_TASK OBJECTIVE:_ Copy out each line of the material in which the word "bodies" appears.
----------------------------------------
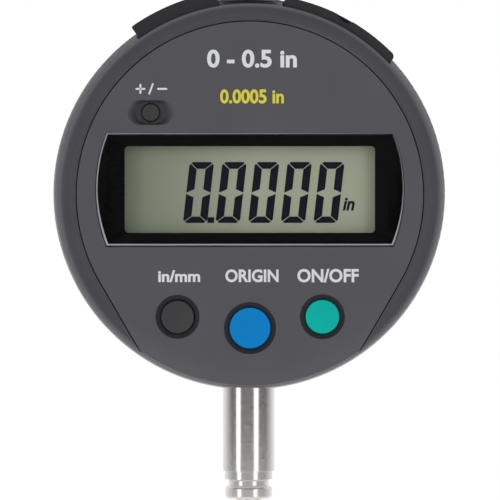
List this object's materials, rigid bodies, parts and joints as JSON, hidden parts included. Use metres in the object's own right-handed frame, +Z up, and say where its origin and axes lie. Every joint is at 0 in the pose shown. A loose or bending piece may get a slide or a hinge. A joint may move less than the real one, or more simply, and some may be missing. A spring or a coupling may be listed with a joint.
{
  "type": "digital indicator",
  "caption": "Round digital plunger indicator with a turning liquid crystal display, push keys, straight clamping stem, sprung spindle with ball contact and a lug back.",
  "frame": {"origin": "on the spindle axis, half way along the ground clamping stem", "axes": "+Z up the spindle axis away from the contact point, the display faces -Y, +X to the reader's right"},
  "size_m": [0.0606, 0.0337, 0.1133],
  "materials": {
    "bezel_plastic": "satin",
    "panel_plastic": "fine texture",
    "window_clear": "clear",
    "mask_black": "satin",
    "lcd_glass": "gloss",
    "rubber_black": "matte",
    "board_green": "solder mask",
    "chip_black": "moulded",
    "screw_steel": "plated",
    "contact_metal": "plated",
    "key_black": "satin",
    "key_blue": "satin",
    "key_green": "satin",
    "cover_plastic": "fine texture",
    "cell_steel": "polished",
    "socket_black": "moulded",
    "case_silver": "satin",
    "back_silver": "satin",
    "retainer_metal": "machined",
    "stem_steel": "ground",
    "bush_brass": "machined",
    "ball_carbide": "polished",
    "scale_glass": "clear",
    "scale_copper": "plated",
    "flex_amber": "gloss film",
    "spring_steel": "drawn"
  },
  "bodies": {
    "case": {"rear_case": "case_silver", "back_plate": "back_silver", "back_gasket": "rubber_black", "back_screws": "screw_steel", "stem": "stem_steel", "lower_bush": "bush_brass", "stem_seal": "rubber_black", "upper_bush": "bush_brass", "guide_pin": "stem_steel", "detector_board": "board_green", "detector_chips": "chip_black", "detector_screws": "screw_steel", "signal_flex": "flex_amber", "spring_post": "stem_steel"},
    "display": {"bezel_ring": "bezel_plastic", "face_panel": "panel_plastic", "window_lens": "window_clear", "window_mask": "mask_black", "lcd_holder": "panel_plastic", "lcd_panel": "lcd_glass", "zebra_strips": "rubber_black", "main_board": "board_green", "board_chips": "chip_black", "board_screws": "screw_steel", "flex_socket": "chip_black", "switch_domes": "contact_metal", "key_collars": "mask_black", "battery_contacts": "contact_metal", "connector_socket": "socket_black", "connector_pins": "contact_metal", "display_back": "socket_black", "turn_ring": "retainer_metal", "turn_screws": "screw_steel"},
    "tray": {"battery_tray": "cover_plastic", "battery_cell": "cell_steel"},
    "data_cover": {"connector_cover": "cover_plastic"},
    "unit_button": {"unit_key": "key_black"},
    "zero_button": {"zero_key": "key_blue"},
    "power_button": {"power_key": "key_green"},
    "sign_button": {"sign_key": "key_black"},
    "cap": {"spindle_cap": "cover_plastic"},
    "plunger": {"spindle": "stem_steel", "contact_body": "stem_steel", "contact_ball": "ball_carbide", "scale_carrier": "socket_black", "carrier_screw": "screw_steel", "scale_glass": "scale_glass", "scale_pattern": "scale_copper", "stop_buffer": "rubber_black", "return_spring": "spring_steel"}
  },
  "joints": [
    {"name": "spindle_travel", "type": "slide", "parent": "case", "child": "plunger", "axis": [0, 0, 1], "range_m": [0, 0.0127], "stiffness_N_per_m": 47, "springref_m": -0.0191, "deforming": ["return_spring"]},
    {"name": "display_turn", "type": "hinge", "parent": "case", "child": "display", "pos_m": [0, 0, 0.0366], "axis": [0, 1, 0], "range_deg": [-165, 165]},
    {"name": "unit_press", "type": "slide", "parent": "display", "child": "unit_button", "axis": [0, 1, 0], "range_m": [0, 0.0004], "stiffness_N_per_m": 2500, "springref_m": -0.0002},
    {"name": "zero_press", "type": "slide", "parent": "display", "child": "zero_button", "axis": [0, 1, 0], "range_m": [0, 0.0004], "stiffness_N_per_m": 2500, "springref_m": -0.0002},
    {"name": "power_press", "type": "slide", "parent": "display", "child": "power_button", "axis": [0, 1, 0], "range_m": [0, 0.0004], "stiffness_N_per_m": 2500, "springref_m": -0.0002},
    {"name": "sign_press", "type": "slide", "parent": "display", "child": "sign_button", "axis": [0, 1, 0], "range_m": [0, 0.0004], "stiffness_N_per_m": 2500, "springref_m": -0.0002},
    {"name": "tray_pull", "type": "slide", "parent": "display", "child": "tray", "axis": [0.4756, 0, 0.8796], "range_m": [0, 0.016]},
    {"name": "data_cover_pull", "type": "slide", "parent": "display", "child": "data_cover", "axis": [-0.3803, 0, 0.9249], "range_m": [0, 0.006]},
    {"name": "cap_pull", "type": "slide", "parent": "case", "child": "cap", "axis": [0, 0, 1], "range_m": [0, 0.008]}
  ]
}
----------------------------------------
_REPLY TO THE TASK:_
List this object's materials, rigid bodies, parts and joints as JSON, hidden parts included. Use metres in the object's own right-handed frame, +Z up, and say where its origin and axes lie. Every joint is at 0 in the pose shown. A loose or bending piece may get a slide or a hinge. A joint may move less than the real one, or more simply, and some may be missing. A spring or a coupling may be listed with a joint.
  "bodies": {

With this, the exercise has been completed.